Feb. 06, 2019 Natalie Paddon The Hamilton Spectator



Transport Canada has announced plans to merge the Hamilton and Oshawa port authorities. Both carry similar commodities, including steel, project cargo and bulk cargo like fertilizers, asphalt and grain, according to the release. - Hamilton Port Authority


The federal government's intention to merge the Hamilton and Oshawa port authorities makes sense for "economic reasons," according to Canada's transport minister.
Marc Garneau said the amalgamation, which would see one new entity formed, would allow for synergy between the two ports — both of which are primarily focused on cargo.
"We believe that by amalgamating both we will actually have an even more efficient port authority that will get even more business, will be able to optimize its supply chain and will attract more investment," he said in a phone interview Tuesday.
The Hamilton and Oshawa port authorities carry similar commodities, including steel, project cargo and bulk cargo like fertilizers, asphalt and grain, according to a government news release.
If the amalgamation happens, the newly-formed port authority would have a single board of directors and be responsible for all assets and liabilities, despite the lands being physically separate, Garneau said.
While PortsToronto — formerly the Toronto Port Authority — is geographically sandwiched between the ports of Hamilton and Oshawa, it is smaller and responsible for managing the Billy Bishop Toronto City Airport in addition to the harbour.

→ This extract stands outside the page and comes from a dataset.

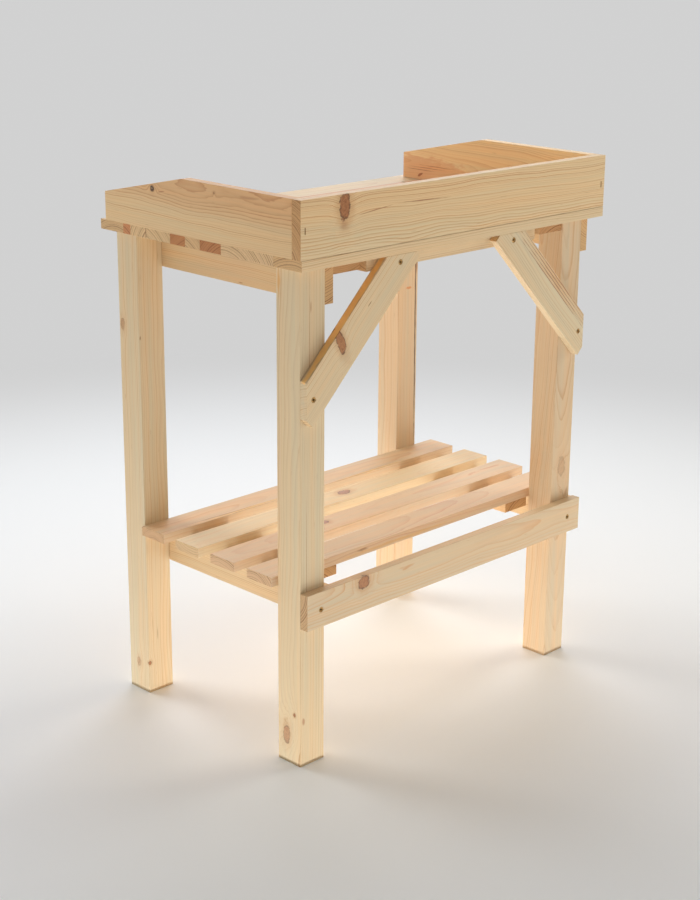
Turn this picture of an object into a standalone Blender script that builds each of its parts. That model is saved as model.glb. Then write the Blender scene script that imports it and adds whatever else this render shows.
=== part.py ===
"""A potting bench in planed pine: two end frames, a glued worktop with a low tray round it, a slatted
shelf, a back stretcher and two diagonal braces. Metres, +Z up, and the front faces -Y.

The origin is the middle of the bench's footprint, on the floor. Every board is its own object, and so
is every screw and staple, each in a hole cut for it.
"""

from math import pi, sqrt

import bmesh
import bpy
from mathutils import Vector

# Clearances and small details
GAP = 0.0003
BORE_CLEARANCE = 0.0003
EASED_EDGE = 0.0004

# The legs and the frame that they make, measured over their outer faces
LEG_SIDE = 0.045
LEG_HEIGHT = 0.711
FRAME_LENGTH = 0.586
FRAME_DEPTH = 0.382
FRAME_MIDDLE_X = 0.015
FRAME_MIDDLE_Y = 0.005

# The planed boards that the rest is cut from
BOARD_WIDTH = 0.052
RAIL_THICKNESS = 0.015
BRACE_THICKNESS = 0.013
STRETCHER_THICKNESS = 0.014
SLAT_WIDTH = 0.051
SLAT_THICKNESS = 0.0143
TRAY_THICKNESS = 0.016

# Heights above the floor
LOWER_RAIL_BASE = 0.2070
STRETCHER_BASE = 0.211
UPPER_RAIL_BASE = LEG_HEIGHT - BOARD_WIDTH

# The worktop, and how far it reaches past the legs on each side
PANEL_THICKNESS = 0.0145
PANEL_PAST_RIGHT = 0.0095
PANEL_PAST_LEFT = 0.0345
PANEL_PAST_FRONT = 0.024
PANEL_PAST_BACK = 0.014
BATTEN_SETBACK = 0.002
ANCHOR_HEIGHT = 0.019
ANCHOR_DEPTH = 0.045
ANCHOR_LENGTH = 0.353
ANCHOR_SHIFT = -0.0055

# The tray boards on the worktop
TRAY_HEIGHT = 0.078
TRAY_FRONT_HEIGHT = 0.041
TRAY_SLOPE_RUN = 0.170
TRAY_FRONT_SETBACK = 0.014
TRAY_PAST_PANEL_RIGHT = 0.0015
TRAY_PAST_PANEL_LEFT = 0.0005
TRAY_BACK_INSET = 0.0005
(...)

The federal government created the Hamilton Port Authority, which is the largest port in Ontario, in 2001 to replace the 89-year-old Hamilton Harbour Commission.
In 2012, Oshawa's Harbour Commission became a port authority. The Oshawa Harbour Commission, which had been in place since 1960, was the last harbour commission in the country.
The move toward amalgamation comes after Garneau announced a review of Canada's port authorities in March 2018 — 20 years after they were first established.
Mayor Fred Eisenberger, who served as chair of the Hamilton Port Authority board in the early 2000s, said the possibility of a merger was raised then as the government looked to create efficiencies.